A Novel Adversarial FDI Attack and Defense Mechanism for Smart Grid Demand-Response Mechanisms

Abstract

This article focuses on enhancing the cybersecurity of cyber-physical systems, with a particular emphasis on the False Data Injection (FDI) attack within the Demand Response (DR) mechanism in smart grids. DR seeks to introduce flexibility in consumers' electricity consumption through dynamic pricing or financial incentives, aiming to optimize the equilibrium between supply and demand. The vulnerability of DR to FDI attacks becomes particularly evident when considering its reliance on accurate demand data.
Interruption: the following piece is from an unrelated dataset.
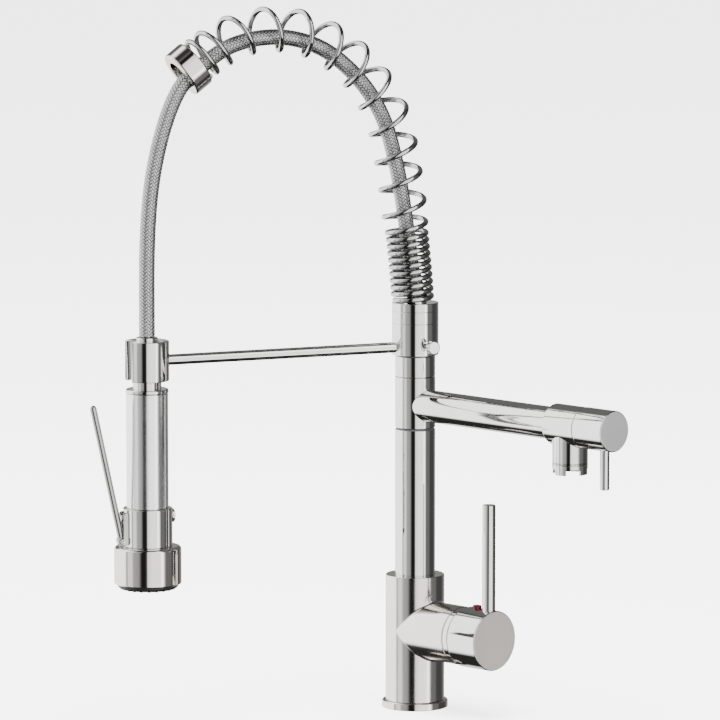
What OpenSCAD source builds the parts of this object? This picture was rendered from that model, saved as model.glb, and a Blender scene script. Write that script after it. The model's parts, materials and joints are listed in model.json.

In emphasizing the importance of fortifying DR's security against FDI, the Ensemble and Transfer Adversarial Attack (ETAA) based on Adversarial Machine Learning (AML) techniques is proposed. This method facilitates the injection of false data with reduced detectability by existing neural network-based detection method. With the general framework of ETAA, any gradient-based adversarial attack method can be integrated to achieve enhanced attack transferability across diverse detection models. To counteract such attacks, the training process of detection models is refined through three key steps: Gaussian noise injection, latent feature combination and probability margin enlargement. Evaluation results demonstrate that the ETAA method executes FDI attacks with a higher success rate compared to benchmark methods. Furthermore, defensive training contributes to elevating the performance of detection models, ensuring higher standard accuracy, and reducing the success rate of AML attacks. This paper underscores the critical need to enhance the security of DR mechanisms to mitigate the impact of sophisticated FDI attacks on the robustness of smart grids.